Impossible Positivity
Pathways to joy in an uncertain time. Workshop and lecture with Michael Lipson, PhD
Champlain Valley Unitarian Universalist Society, Middlebury, Vermont
For more information contact Jim Emerson: sirjimes@gmail.com
To reserve a spot: bit.ly/impossible-positivity
In the midst of winter, I finally learned that there was within me an invincible summer. ~ Albert Camus
Friday Night Lecture
March 15, 7 - 9pm
In our time, it can seem naïve to speak of positivity, hope, or joy. More people are homeless than ever before in human history; pandemics, nuclear threat, human-caused climate change, war, cybersecurity/AI dangers, and a turn to totalitarianism, all seem to justify perpetual alarm or even perpetual despair.
Tonight's lecture examines cases in history, in spiritual literature, and in my clinical practice, where people thrive in seemingly impossible circumstances and even offer help to others. We'll look at the structure of the human mind that allows for such in-spite-of-everything positivity.
Saturday Workshop
March 16, 9am - 4pm Today's workshop includes meditative and spiritual practices oriented toward joy and effective participation in life, without ignoring the disasters within us, around us, and ahead of us. We will work with the art of attention, with our creative tolerance for uncertainty, and with the variety of relationships – human and non-human – that ground us in a wider reality.

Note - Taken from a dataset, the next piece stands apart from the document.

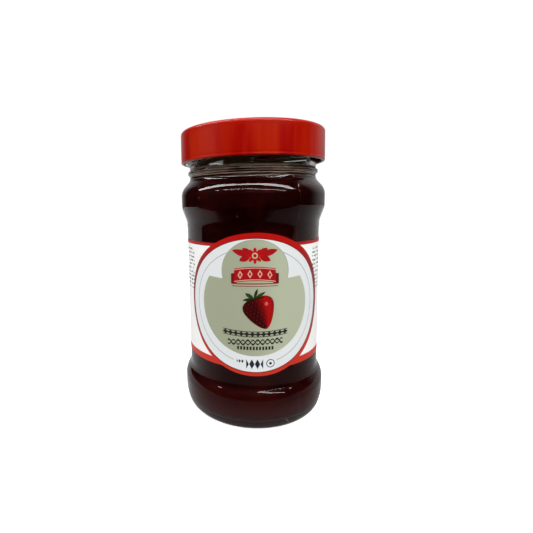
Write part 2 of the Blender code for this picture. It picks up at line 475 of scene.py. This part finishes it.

Please come prepared for a day of intense communal practice in all these areas. We will base some of our meditative work in Buddhist texts, some in Christian and Jewish scripture, some in Sufi poetry. The key text, however, is what the natural world around us recites, and what is written in our hearts.
About Michael Lipson
Michael Lipson, PhD is a Clinical Psychologist who leads meditation workshops internationally and maintains a private practice in the Berkshires of Western Massachusetts. Michael studied German literature at Harvard College and comparative literature at Yale University. Winner of a Sheldon Traveling Fellowship, he lived and worked with Mother Theresa's Missionaries of Charity in Calcutta, India. For nine years he was the Chief Psychologist for Pediatric AIDS at Harlem Hospital, NYC. A George Soros Faculty Scholar, he developed meditation programs for health professionals who work with the terminally ill. Following 9/11, he appeared for a decade on the NPR call-in show, Vox Pop. His writings have appeared in the Hastings Center Report, the Harvard Business Review, and gratefulness.org. He is the translator of Rudolf Steiner's Intuitive Thinking as a Spiritual Path and has translated numerous books by Georg Kühlewind. His own most recent book, available on Amazon and bookshop.org, is BE: An Alphabet of Astonishment.